Dès les débuts de la TV réalité sur les chaines françaises, j'avais été frappé par deux choses : l'aspect sélection/élimination , et d'autre part l'absence complète de réaction des personnes à cet aspect. Je peux avoir une sensibilité particulière, mais lorsque j'ai abordé le sujet, on m'a opposé soit un déni, soit un argument de normalité , du genre : "mais c'est normal , le monde fonctionne comme cela". Ce type de réflexion a pour conséquence première de m'énerver profondément , car je suis opposé au cynisme ( en raccourci, c'est en fait plus complexe ), puis de me laisser sans argument , puisque l'interlocuteur reconnait que c'est immoral, mais valide l'état de fait par une normalité réelle ou imaginaire. Le dialogue étant donc clos, me renvoyant une image de moi même certes généreuse , mais Oh combien naïve : "pôvre petit, croire encore que les gens sont bons !" ... je suis renvoyé à mes études ... et je ne lache pas facilement le fil. Il reste en suspens dans le grand livre des questions qui n'ont pas trouvé de réponse satisfaisante.

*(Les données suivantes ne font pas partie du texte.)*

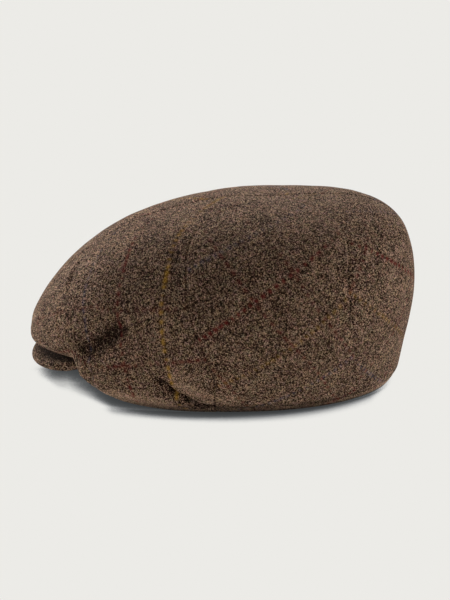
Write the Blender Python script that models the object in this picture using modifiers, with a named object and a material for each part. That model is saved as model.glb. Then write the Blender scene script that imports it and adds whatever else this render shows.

A l'époque, les seuls arguments que j'avais à me mettre sous les yeux étaient dans les travaux d'alain Ehrenberg ( La fatigue d'être soi , mais surtout Le Culte de La Performance ). Le datage à 1983 de l'inflexion qui consiste à considérer normal d'éliminer les plus faibles est une chose qui fait sens pour moi. Ses ouvrages, faciles d'accès contiennent bien d'autres choses, mais ce qui m'intéressait, par rapport au principe de la TV réalité, mais aussi plus généralement les jeux TV ( le mailon faible est un cas pathologique , mais beaucoup d'autres jeux fonctionnent aussi sur le principe du "un seul gagnant" ). Au cinéma, j'avais bien aimé Highlander ( j'avais 14 ans à l'époque ), mais déjà, j'y avais trouvé un arrière goût déplaisant, que j'avais identifié à l'époque : un seul gagnant, il ne doit en rester qu'un seul. J'ai toujours eu horreur de cette idée, de ce principe, ce qui n'est certes pas le plus adapté aux situations de compétition, et qui explique en partie que j'y réussit fort mal. C'est que psychologiquement, je suis né avant 1983 ... et je constate la différence à loisir : les générations ultérieures considèrent comme normal ce que je considère comme abominable. Ceux qui ont le même âge que moi, je le constate également, le vivent en général mal, mais opposent un déni, ce que je ne parvenais pas à m'expliquer, ni à mettre en évidence, car je n'en voyais pas de justification.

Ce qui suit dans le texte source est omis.